Home » excel » How to count unique values per category in Excel

How to count unique values per category in Excel

Posted by: admin March 9, 2020 Leave a comment

Questions:

I have looked around on this site and online for an answer to this question, but I have not been sucessful yet so I will ask in a new thread.

I need to be able to count the number of ocurrences of a particular text per category in Excel using a formula (or a number of formulas). Preferably this can be done without the use of VBA, but if it is nessesary I will attempt to write a VBA command.

Here is what I am working with:

Cat.    Word
A       doo
A       foo
A       foo
A       loo
B       loo
B       goo
B       loo
A       roo
A       lol
B       rar
C       goo
...      ...

I would like to have a formula that counts the number of unique occurrences of each word per category. The categories are known and finite, and are included in a list within my excel sheet, but the words can be any amount and are not known. Each category can have words that other categories would have as well the end result should look something like this:

Cat.    Count of distinct ocurrences per category
A       5
B       3
C       1

Finally, I know that I can deduplicate the list, but I would like to keep the list intact for archival purposes, so a count that does not require deduping would be ideal.

Here is what I tried to do, but did not work in the end:

=IF(A:A=C1,SUM(IF(FREQUENCY(MATCH(B1:B11,B1:B11,0),MATCH(B1:B11,B1:B11,0))>0,1)))

Thank you so much for your help!

How to&Answers:

Personally, I prefer to do that using Pivot Tables. For anything larger than an occasional spreadsheet, SQL queries in Microsoft Access or other databases win the game.

Answer:

Try this “array formula”

=SUM(IF(FREQUENCY(IF(A$1:A$11=C1,IF(B$1:B$11<>"",MATCH(B$1:B$11,B$1:B$11,0))),ROW(B$1:B$11)-ROW(B$1)+1),1))

confirmed with CTRL+SHIFT+ENTER

Where C1 is the first category to count for. Copy formula down for all categories

Explanation

The basic idea of the formula is that the first IF is a “filter” to ensure that you only look at B values if A value = C1, the second IF filters out blanks in B, otherwise the MATCH gives the position of the first match for that value in B (thus giving the same number for the same values)

The result of the IFs is the first part of FREQUENCY function. The “bins” in FREQUENCY are formed by the ROW-ROW+1 part which gives you a range of numbers 1 to n which will encompass the whole range of values that MATCH might give.

Now we just need to count the number of different numbers returned by the IFs (as that will be equal to the number of different values in B for your criterion), so the final 1 in the formula is assigned to each non-zero value in FREQUENCY and the result is summed.

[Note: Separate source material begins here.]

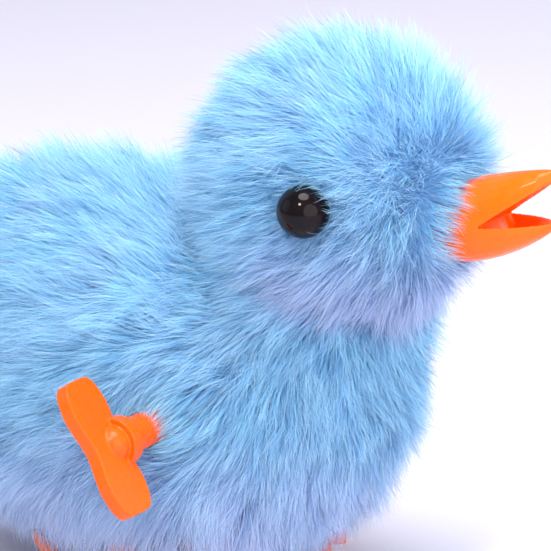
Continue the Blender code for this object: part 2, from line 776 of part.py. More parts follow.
def make_cranks():
    radius, near, far = CRANK_DISC
    place = (CRANK_AXIS[0], 0, CRANK_AXIS[1])
    for side, word in ((1, "left"), (-1, "right")):
        disc = shaft(radius, *sorted((side * near, side * far)), count=ROUND)
        crank = add_part(f"crank_{word}", disc, GEAR, place)
        pin = sorted((side * (near + 0.0004), side * CRANK_PIN_END))
        combine(crank, "UNION", shaft(CRANK_PIN, *pin, (0, THROW)))
        hole = sorted((side * (near - 0.001), side * (far + 0.0003)))
        combine(crank, "DIFFERENCE", shaft(CRANK_AXLE + SHAFT_GAP, *hole))
        radius_cap, low, high = PIN_CAP
        ends = sorted((side * low, side * high))
        loops = [circle((0, THROW), radius_cap, 20), circle((0, THROW), CRANK_PIN + SHAFT_GAP, 16)]
        add_part(f"pin_cap_{word}", sheet(loops, *ends, "pin_cap"), GEAR, place)


def foot_outline():
    """The sole: three toes spread in front of a round palm and a short heel behind."""
    points = []
    count = 72
    for i in range(count):
        angle = -math.pi + 2 * math.pi * i / count
        reach = PALM_REACH
        for toe in TOE_ANGLES:
            reach += (TOE_REACH - PALM_REACH) * math.exp(-(((angle - toe) / TOE_WIDTH) ** 2))
        back = math.pi - abs(angle)
        reach += (HEEL_REACH - PALM_REACH) * math.exp(-((back / (2.2 * TOE_WIDTH)) ** 2))
        points.append((reach * math.cos(angle), reach * math.sin(angle)))
    return points


def make_legs():
    """Each leg is one moulding: strip, guide eye above, pin hole, foot and heel spur below."""
    pin_z = CRANK_AXIS[1] + THROW
    eye_z = GUIDE_Z + THROW
    for side, word in ((1, "left"), (-1, "right")):
        ends = sorted((side * LEG_Y[0], side * LEG_Y[1]))
        place = (CRANK_AXIS[0], 0, pin_z)
        half = LEG_WIDTH / 2
        strip = hull([(0, SOLE * 0.5 - pin_z + half, half), (0, eye_z - pin_z, half)], 0.0, 16)
        leg = add_part(f"leg_{word}", sheet([strip], *ends, "leg"), ORANGE, place)
        boss = sorted((side * (LEG_Y[0] - 0.0001), side * (LEG_Y[1] + 0.00012)))
        combine(leg, "UNION", shaft(LEG_EYE[0], *boss, (0, eye_z - pin_z), ROUND))
        combine(leg, "UNION", shaft(LEG_WIDTH * 0.72, *boss, (0, 0), 20))
        sole = sheet([foot_outline()], -SOLE, 0.0)
        sole.transform(Matrix.Rotation(math.radians(-90), 4, "X"))
        sole.transform(Matrix.Translation((0, side * FOOT_Y, -pin_z)))
        combine(leg, "UNION", sole)
        low, high = SPUR
        shift = Vector((0, side * FOOT_Y, -pin_z))
        spur = rod(SPUR_RADII[0], low + shift, high + shift, 12, SPUR_RADII[1])
        combine(leg, "UNION", spur)
        combine(leg, "UNION", ball(SPUR_RADII[1] * 1.04, high + shift, count=12))
        wide = sorted((side * (LEG_Y[0] - 0.001), side * (LEG_Y[1] + 0.001)))
        combine(leg, "DIFFERENCE", shaft(LEG_EYE[1], *wide, (0, eye_z - pin_z), ROUND))
        combine(leg, "DIFFERENCE", shaft(CRANK_PIN + 0.0002, *wide, (0, 0), 16))


def key_outline():
    """The butterfly: two round-ended wings and a narrow waist, long way up, short way along Y."""
    points = []
    count = 48
    for i in range(count):
        angle = 2 * math.pi * i / count
        along, across = math.sin(angle), math.cos(angle)
        out = min(1.0, abs(along) ** 0.8 / KEY_WAIST_END)
        swell = out * out * (3 - 2 * out)
        half = (KEY_WAIST + (KEY_DEPTH - KEY_WAIST) * swell) / 2
        reach = math.copysign(abs(across) ** 0.42, across) * half
        points.append((reach, math.copysign(abs(along) ** 0.8, along) * KEY_SPAN / 2))
    return points


def make_key():
    """Wings, domed barrel and sleeve in one moulding, bored for the arbor."""
    wings = sheet([key_outline()], -KEY_THICKNESS / 2, KEY_THICKNESS / 2, "winding_key")
    wings.transform(Matrix.Rotation(math.radians(90), 4, "Z"))
    wings.transform(Matrix.Translation((0, KEY_MIDDLE_Y, 0)))
    wings.transform(Matrix.Rotation(-KEY_LEAN, 4, "Y"))
    key = add_part("winding_key", wings, ORANGE, (KEY_AXIS[0], 0, KEY_AXIS[1]))
    edge = key.modifiers.new("edge", "BEVEL")
    edge.width = 0.0007
    edge.segments = 2
    edge.angle_limit = math.radians(50)
    combine(key, "UNION", shaft(BARREL, *BARREL_Y, count=20))
    combine(key, "UNION", ball(DOME, (0, DOME_Y, 0), (1, 0.95, 1), 20))
    combine(key, "UNION", shaft(SLEEVE, BARREL_Y[1] - 0.001, SLEEVE_END_Y, count=20))
    combine(key, "DIFFERENCE", shaft(ARBOR + SHAFT_GAP, KEY_BORE_END_Y, SLEEVE_END_Y + 0.002))


def centre_footprint():
    """Moves the whole toy so that the middle of its bounding box stands over the origin."""
    bpy.context.view_layer.update()
    graph = bpy.context.evaluated_depsgraph_get()
    corners = []
    for part in PARTS.objects:
        if part.type == "MESH":
            solid = part.evaluated_get(graph)
            corners += [solid.matrix_world @ Vector(corner) for corner in solid.bound_box]
    for axis in (0, 1):
        along = [corner[axis] for corner in corners]
        ROOT.location[axis] -= (min(along) + max(along)) / 2


make_side_panel("plush_left", 1)
make_side_panel("plush_right", -1)
make_belly()
make_stuffing()
make_eyes()
make_beak()
make_gears()
make_arbors()
make_ratchet()
make_mainspring()
make_case()
make_screws()
make_cranks()
make_legs()
make_key()
centre_footprint()
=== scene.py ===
import json
import math

import bmesh
import bpy
import numpy as np
from mathutils import Matrix, Vector
from mathutils.kdtree import KDTree


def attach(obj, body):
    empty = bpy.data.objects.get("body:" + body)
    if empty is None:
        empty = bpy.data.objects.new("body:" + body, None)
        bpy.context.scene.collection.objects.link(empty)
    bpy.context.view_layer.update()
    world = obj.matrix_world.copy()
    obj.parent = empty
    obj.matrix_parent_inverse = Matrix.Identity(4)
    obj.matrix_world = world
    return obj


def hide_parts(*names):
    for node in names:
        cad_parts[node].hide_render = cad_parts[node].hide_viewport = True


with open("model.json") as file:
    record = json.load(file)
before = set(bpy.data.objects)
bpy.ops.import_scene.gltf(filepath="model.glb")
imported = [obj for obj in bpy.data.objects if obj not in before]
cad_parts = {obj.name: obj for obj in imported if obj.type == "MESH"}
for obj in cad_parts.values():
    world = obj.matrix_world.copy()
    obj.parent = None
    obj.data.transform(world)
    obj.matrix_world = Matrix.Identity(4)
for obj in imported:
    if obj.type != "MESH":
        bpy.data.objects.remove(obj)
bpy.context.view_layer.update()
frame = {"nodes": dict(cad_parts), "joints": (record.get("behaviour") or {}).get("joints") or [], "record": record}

NODES = frame["nodes"]
RECORD = frame["record"]

# ---------------------------------------------------------------- the plush shape, as in the CAD

JOINTS = {joint["name"]: joint for joint in frame["joints"]}
KEY_AXIS = np.array((0.0, 0.0, 0.0320))
SHIFT = np.array(JOINTS["key_wind"]["pos_m"]) - KEY_AXIS
HEART = np.array((0.008, 0.0, 0.051))
FORMS = (
    ((-0.0120, 0.0, 0.0328), (0.0375, 0.0248, 0.0264)),
    ((0.0171, 0.0, 0.0656), (0.0199, 0.0198, 0.0194)),
    ((0.0120, 0.0, 0.0455), (0.0148, 0.0165, 0.0245)),
)
BLEND = 14
TAIL_AIM = np.array((-0.052, 0.0, 0.0055)) / np.linalg.norm((-0.052, 0.0, 0.0055))
TAIL_RISE = 0.0125
TAIL_SPREAD = 0.26
NECK_NORMAL = np.array((0.50, 0.0, 0.87)) / np.linalg.norm((0.50, 0.0, 0.87))
BAY_X = -0.0120
BAY_HALF = (0.0155, 0.0172)
GUSSET_HALF = (0.0235, 0.0206)
BAY_TOP = 0.0250
EYE_TURN = math.radians(76)
EYE_RISE = 0.0010
EYE_RADIUS = 0.0040
EYE_STAND = 0.0017
BEAK_ROOT = np.array((0.0370, 0.0, 0.0632))
BEAK_HALF = 0.0058
BEAK_TOP = (0.0050, 0.0093)
BEAK_BOTTOM = (-0.0068, 0.0000)
BEAK_LENGTH = 0.0166
KEY_SLEEVE = 0.0027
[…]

In detail for your example where C1 = A this part

=IF(A$1:A$11=C1,IF(B$1:B$11<>"",MATCH(B$1:B$11,B$1:B$11,0)))

results in this array

{1;2;2;4;FALSE;FALSE;FALSE;8;9;FALSE;FALSE}

FALSE values where col A <> “A” otherwise numbers from MATCH giving the position of the first match for each value – notice 2 appears twice because foo appears twice, firstly in row 2

and the ROW(B$1:B$11)-ROW(B$1)+1 part gives you this array

{1;2;3;4;5;6;7;8;9;10;11}

so now the formula looks like this

=SUM(IF(FREQUENCY({1;2;2;4;FALSE;FALSE;FALSE;8;9;FALSE;FALSE},{1;2;3;4;5;6;7;8;9;10;11}),1))

So FREQUENCY puts the values in the first array into the relevant “bins” and formula now resolves to this

=SUM(IF({1;2;0;1;0;0;0;1;1;0;0;0},1))

Note that the array returned by FREQUENCY sums to 6 (six rows with value “A”) but there are only 5 non-zero numbers, denoting the five different values for criterion “A”.

Now the last IF returns a 1 for each non-zero value and SUM function sums those to get 5

Answer:

I have been breaking my head on this as well. The most simple solution I found on this is a combination of a pivot table and a single formula.

  1. Create a pivot table
  2. Put Cat. in the column labels
  3. Put Word in the row labels
  4. Put the Word in the Values
  5. Use count formula in cell B2 with range B5:B100000 and substract 1 (for the totals below the pivot table:

    =COUNT(B5:B100000)-1

How easy is this?

Answer:

Easy way – just select Data Model option while inserting Pivot and select distinct value option from value field. You are done.